▶ What the exercise asks: Copy every line of the records below where the word "object" occurs.

Stored items from a collection:
* START *
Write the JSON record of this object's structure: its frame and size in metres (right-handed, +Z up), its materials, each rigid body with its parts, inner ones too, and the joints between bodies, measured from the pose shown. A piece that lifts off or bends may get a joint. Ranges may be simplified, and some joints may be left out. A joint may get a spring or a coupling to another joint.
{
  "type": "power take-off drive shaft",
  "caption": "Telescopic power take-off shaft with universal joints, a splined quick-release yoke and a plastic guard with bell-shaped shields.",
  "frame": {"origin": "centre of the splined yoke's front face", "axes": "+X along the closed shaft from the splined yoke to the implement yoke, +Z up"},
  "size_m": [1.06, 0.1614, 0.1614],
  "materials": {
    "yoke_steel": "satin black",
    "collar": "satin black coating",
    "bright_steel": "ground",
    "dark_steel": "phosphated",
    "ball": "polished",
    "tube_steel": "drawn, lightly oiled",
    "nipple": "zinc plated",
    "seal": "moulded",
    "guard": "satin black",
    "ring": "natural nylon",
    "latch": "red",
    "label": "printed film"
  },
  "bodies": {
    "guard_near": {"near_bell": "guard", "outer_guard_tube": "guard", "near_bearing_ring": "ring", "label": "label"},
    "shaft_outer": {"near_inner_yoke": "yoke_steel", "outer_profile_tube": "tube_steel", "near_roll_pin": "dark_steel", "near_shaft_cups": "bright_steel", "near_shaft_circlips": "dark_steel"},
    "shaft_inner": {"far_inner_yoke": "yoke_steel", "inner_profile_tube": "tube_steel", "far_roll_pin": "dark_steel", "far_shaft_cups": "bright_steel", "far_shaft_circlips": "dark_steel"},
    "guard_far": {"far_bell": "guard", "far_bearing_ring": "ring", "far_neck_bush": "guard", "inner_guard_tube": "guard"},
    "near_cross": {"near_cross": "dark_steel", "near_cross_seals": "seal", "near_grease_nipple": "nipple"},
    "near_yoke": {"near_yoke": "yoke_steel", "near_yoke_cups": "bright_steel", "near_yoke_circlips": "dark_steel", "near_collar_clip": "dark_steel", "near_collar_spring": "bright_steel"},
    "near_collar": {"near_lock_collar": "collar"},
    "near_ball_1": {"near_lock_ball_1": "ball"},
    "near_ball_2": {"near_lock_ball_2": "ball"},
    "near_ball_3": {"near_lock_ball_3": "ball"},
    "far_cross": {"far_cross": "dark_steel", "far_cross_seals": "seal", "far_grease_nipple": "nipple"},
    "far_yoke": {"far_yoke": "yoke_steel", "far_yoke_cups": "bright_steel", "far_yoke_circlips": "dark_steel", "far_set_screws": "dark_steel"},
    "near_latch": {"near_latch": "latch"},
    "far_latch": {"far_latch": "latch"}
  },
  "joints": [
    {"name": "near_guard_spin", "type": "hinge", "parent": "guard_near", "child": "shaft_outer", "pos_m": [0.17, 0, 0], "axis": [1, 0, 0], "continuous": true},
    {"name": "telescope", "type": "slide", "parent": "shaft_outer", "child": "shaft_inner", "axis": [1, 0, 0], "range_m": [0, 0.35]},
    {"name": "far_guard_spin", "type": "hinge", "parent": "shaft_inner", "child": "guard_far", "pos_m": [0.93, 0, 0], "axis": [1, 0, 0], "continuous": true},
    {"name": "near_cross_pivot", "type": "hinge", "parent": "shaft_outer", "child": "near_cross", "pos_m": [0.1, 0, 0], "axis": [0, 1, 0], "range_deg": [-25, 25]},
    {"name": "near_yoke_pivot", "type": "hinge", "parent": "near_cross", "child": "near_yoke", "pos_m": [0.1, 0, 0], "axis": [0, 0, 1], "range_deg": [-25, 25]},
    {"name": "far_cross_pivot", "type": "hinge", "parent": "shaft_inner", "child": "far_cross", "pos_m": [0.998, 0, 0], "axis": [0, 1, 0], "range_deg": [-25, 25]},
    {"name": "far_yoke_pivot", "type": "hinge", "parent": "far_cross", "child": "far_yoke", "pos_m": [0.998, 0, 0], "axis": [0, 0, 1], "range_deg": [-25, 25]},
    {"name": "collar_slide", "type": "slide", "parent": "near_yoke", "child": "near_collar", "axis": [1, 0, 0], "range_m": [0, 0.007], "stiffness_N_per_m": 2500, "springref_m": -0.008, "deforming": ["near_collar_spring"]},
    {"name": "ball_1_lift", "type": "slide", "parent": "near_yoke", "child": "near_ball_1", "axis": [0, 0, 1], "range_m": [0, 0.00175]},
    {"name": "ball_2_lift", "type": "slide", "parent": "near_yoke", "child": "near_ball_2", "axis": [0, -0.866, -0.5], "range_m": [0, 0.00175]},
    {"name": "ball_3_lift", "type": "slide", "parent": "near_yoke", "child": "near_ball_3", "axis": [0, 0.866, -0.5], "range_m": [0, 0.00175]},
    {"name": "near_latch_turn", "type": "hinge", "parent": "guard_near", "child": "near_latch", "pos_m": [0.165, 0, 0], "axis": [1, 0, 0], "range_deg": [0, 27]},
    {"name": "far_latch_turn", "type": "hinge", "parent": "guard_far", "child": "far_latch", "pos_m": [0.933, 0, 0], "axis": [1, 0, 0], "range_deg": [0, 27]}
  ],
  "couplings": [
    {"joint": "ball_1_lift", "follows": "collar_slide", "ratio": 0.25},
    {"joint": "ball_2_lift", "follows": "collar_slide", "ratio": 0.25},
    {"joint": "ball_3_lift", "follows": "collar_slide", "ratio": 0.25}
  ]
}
* END *
* START *
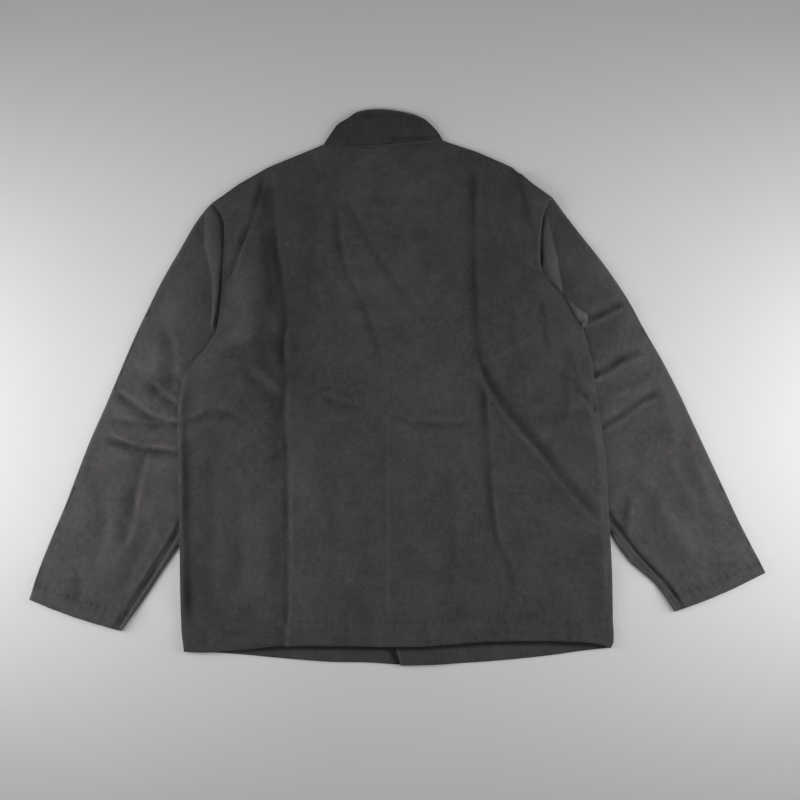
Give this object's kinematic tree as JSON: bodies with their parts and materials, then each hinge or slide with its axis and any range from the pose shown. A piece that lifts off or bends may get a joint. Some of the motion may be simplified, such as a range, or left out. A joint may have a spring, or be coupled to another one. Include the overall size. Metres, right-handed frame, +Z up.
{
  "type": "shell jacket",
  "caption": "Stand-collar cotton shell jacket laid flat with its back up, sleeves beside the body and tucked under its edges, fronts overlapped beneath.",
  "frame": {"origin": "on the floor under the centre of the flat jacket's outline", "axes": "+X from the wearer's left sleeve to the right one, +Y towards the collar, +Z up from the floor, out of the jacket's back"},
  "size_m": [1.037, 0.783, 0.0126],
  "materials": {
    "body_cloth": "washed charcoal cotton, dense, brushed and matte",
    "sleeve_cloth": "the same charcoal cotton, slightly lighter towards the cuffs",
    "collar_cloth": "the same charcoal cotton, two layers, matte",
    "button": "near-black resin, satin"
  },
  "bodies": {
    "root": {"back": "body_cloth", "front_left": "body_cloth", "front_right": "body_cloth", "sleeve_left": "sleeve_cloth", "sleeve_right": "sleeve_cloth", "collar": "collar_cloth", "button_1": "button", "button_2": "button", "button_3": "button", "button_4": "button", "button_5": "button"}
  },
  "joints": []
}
* END *
▶ Final result:
Write the JSON record of this object's structure: its frame and size in metres (right-handed, +Z up), its materials, each rigid body with its parts, inner ones too, and the joints between bodies, measured from the pose shown. A piece that lifts off or bends may get a joint. Ranges may be simplified, and some joints may be left out. A joint may get a spring or a coupling to another joint.
Give this object's kinematic tree as JSON: bodies with their parts and materials, then each hinge or slide with its axis and any range from the pose shown. A piece that lifts off or bends may get a joint. Some of the motion may be simplified, such as a range, or left out. A joint may have a spring, or be coupled to another one. Include the overall size. Metres, right-handed frame, +Z up.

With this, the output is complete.